Many of these children are the sole breadwinners for their families.  The money they collect often goes to support the drug habits of their parents. It's so painful to think that these are the same children that get sold at a young age into prostitution, most often by their own parents.  Our heart strings were definitely pulled, and we wanted to do something while we were there, however minor it may have been.  We learned about the Green Gecko Project (http://www.greengeckoproject.org/) through a random encounter with some Americans living in Singapore, while riding elephants in the jungles of Thailand, and decided to to a little research on the organization.

The Green Gecko Project was started by an Australian woman that wanted to make a difference. "Responding to an article she read in a Virgin in-flight magazine, Australian-born Tania Palmer walked off the plane and straight into a travel agency to book a flight. The article was about an orphanage in need. The destination was Siem Reap, Cambodia. The date was August 2004.  A month later, Tania found herself in stifling tropical heat and humidity with eyes, arms and heart wide open to the plight of the Cambodian children. Soon after, she was back home, in body but not in spirit.  By February 2005, Tania had packed up her life, home and office desk to return to Cambodia, with no plan, no goal and no idea of what the future would bring. The strength of her “calling” came from somewhere way beyond any reason or logic."

The concept of the Green Gecko Project is a little different.  It's not just an orphanage. Most of the children have families, but their home situation is so unbearable, that they prefer to live away from home. The organization pays for the children to go to private school (in Cambodia school is free only until about 5th grade, but don't quote me on that), and conducts educational seminars for parents to get them off drugs, gives them funding to start a micro-business (and business support) and just generally improves their situation.

After we read the Project's wishlist, we went to the local market and tried to haggle with some of the merchants to give us a good price. After much haggling, and playing the disinterested game, we still ended up paying falang (foreigner) prices, but, after getting over the feeling that we'd been ripped off, we were happy to spend the money for a worthy cause.
Looking for goodies at the local market



Looking for a tuk tuk with our wishlist items


 We paid our tuk tuk driver $10, to drive us to the Project, which was far out of the city, and to wait for us while we toured the property.  Doug, an Australian, gave us a tour of the property.  He was so impassioned with the Project, that he retired from his job, moved to Cambodia and started a restaurant, where his Cambodian wife was the chef.  100% of the profits of the restaurant were donated to the Project.  The lengths that people will go to when passionate about what they are doing never ceases to amaze me, and the people working working for the Green Gecko Project were a perfect example.
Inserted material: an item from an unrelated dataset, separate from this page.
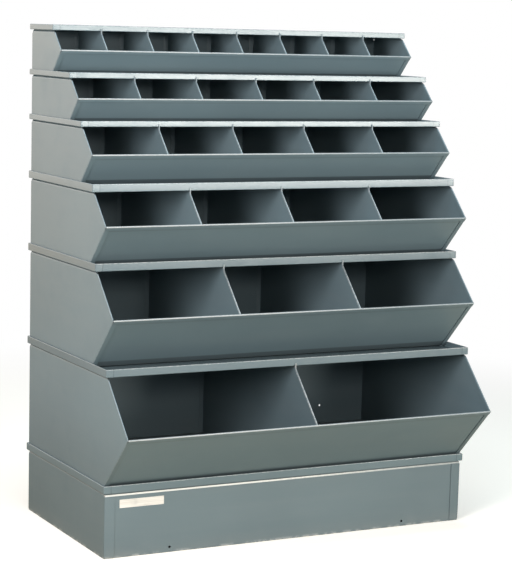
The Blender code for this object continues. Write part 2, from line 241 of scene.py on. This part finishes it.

The orphanage was a beautiful sanctuary for the children where they learned art, dance, gymnastics, reading in English, among other great classes that they would otherwise never have the opportunity to experience.  Doug said that Cambodians themselves discriminated against these children (before Tania that is) because they were "stinky kids".  Schools didn't want them in their classes because they were so dirty.  So, in its inception phase, Tania set out to start a school made up strictly of "stinky kids", and from there the Green Gecko Project was born. 

Green Gecko Sleeping Quarters
Per Doug, as at the time we visited, 100% of the children living at Green Gecko over the age of 9 had been victims of sexual abuse or molestation.  This was by far the most heart-wrenching thing I've ever heard, and, after reading Somaly Mam's book, The Road to Lost Innocence, I gained a whole new perspective of what these poor children have actually suffered through.